Le grand tremblement de terre de 1755 a presque détruit complètement le couvent et d'autres bâtiments de la colline; l'expression populaire «tombe le Carmo et la Trindade», utilisée pour décrire une situation de catastrophe, se référant ainsi à la chute de ces deux couvents voisins. La Trindade a été reconstruite (contrairement à Carmo, dont les ruines gothiques sont aujourd'hui visitées dans un état très semblable à ce qu'il était après la catastrophe), mais environ une douzaine d'années plus tard, un incendie détruisit à nouveau le couvent, seulement 13 jours après sa ré-inauguration. Seules l'église, la bibliothèque et le réfectoire, qui occupent aujourd'hui la salle à manger principale, ont échappé au désastre.
La Sala dos Arcos, aujourd'hui, et au top la Cervejaria Trindade au XIXème siècle
Le plus grand désastre qui s’est généralisé à tout le Clergé, fut en 1834 avec l'extinction des Ordres Religieux dans le contexte de la Guerre Civile portugaise et les débuts du libéralisme politique. Le grand couvent a été partiellement détruit, selon le nouveau plan d'urbanisation de la ville, et aussi grâce à un entrepreneur galicien, Manuel Moreira Garcia, qui y loue deux lots de terrain, dont l'un était occupé par les ruines du couvent pour y construire la brasserie Trindade.

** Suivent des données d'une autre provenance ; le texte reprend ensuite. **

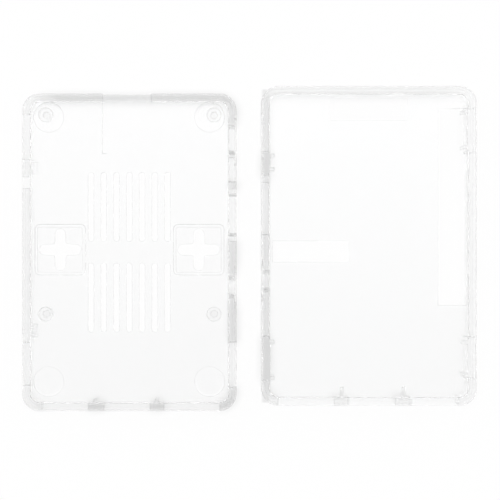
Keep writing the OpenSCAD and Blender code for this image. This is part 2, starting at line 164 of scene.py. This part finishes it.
class Shader:
    """A node tree, of a material or of the world."""

    def __init__(self, tree):
        self.tree = tree
        self.tree.nodes.clear()

    def node(self, kind, settings=None, sockets=None, out=0):
        made = self.tree.nodes.new("ShaderNode" + kind)
        for name, setting in (settings or {}).items():
            setattr(made, name, setting)
        for key, value in (sockets or {}).items():
            if isinstance(value, Value):
                self.tree.links.new(value.socket, made.inputs[key])
            else:
                made.inputs[key].default_value = value
        return Value(self, made.outputs[out]) if len(made.outputs) else made


def new_material(name):
    material = bpy.data.materials.new(name)
    material.use_nodes = True
    return material, Shader(material.node_tree)


print("shader helpers ready")

# %% [markdown]
# A steel mould never leaves an edge quite sharp. Rounding thousands of small edges in the mesh
# would cost far more faces than the eye can see, so the shader does it: the Bevel node turns the
# normal within a fraction of a millimetre of each edge. Where it turns it, a painted shade is
# mixed
# in: a grey diffuse that stands in for the grey lines that rounded edges of clear plastic bend
# into view. It is painted strongest on the edges of the outer face. One patch of each shell, round
# the card lane and round the display slot, is left crisp, with no painted edge shade: with no
# round to catch the light, an edge that is seen from straight above hardly shows.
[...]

Le malin galicien a profité des murs restants du bâtiment et a décoré les façades (comme on peut voir encore aujourd'hui) avec les azulejos sauvés de la démolition.
L'entrée, première salle ouverte au publique en 1840, revêtue avec des azulejos maçonniques
Dès 1840, il ouvre au public un comptoir à bière, installé dans la première salle de ce qui restait du réfectoire des Frères Trinos. On dit que le brasseur avait la prétention d’être accueilli dans la grande confrérie maçonnique et selon l’attention qu’il a apportée à la décoration à travers les azulejos, il semble bien avoir atteint sa prétention. Toute l'iconographie ésotérique y est, l'œil et le triangle en vedette. En 1863 avec l'ouverture du reste de l’ancien réfectoire, Manuel Moreira Garcia embaucha Luís Ferreira, connu à Lisbonne comme "Ferreira das Tabuletas", c'est-à-dire "des tableaux", pour continuer ce discours maçonnique à travers de nouveaux azulejos : les 4 saisons de l'année et les 4 éléments, représentations anthropomorphiques de l'Industrie ou du Commerce, entre autres.
La salle principale, qu'occupe le réfectoire des frères Trinos, avec des azulejos par "Ferreira das Tabuletas", en 1863
En 1920, la Trindade change de propriétaire: après avoir hérité de la brasserie, les employés de l'usine et de la brasserie constituent une société avec le soutien de José Rovisco Pais, qui deviendra plus tard son unique propriétaire. À sa mort en 1932, la Trindade est mise aux enchères publiques.
En 1946, déjà avec de nouveaux propriétaires, la plus ancienne brasserie du pays s’agrandie et occupe l'espace de l'ancienne église du couvent, et un peu plus tard par la usine de la bière. Une petite pièce annexe est construite dans l'espace de l'ancien cloître, et la décoration des murs est sollicitée à l'artiste Maria Keil, qui travaille sur le thème des natures mortes, mais guidée par son époque, le modernisme pur et dur presque cubiste. Et de plus, elle le fait avec audace, avec une technique ancestrale utilisant la pierre des trottoirs de Lisbonne, apportant ainsi les trottoirs sur les murs. C'est pour moi, ma pièce préférée de la Trindade depuis la première fois que j'y suis allée, il y a quarante ans.
Le salon de Maria Keil, à la gauche aux années 40 et à droite aujourd'hui
On dit "quand on va à Rome on voit le Pape", n'est-ce pas? Cervejaria Trindade occupe le même statut à Lisbonne: venir à Lisbonne et ne pas aller à la Trindade, même si c'est juste pour entrer, ce n'est pas visiter Lisbonne. Mais n’y entrez pas simplement, il faut vous asseoir et commander un steak (ce sont les meilleurs de la ville, au Diable la nouvelle cuisine !) et une girafe, c’est la plus grande bière servie. Alors là oui, vous pouvez dire à vos amis, que vous avez réellement vu et connu Lisbonne.
P. S: à ce sujet, vous pouvez visiter la Torre do Tombo, jusqu'au 7 Juillet, l'exposition "Entre la Croix et les captifs - 1218/2018", qui commémore le 800ème anniversaire de la création du couvent des frères courageux, ceux que je parie, se saoulaient un peu avant d’aller secourir les prisonniers fait par les Maures.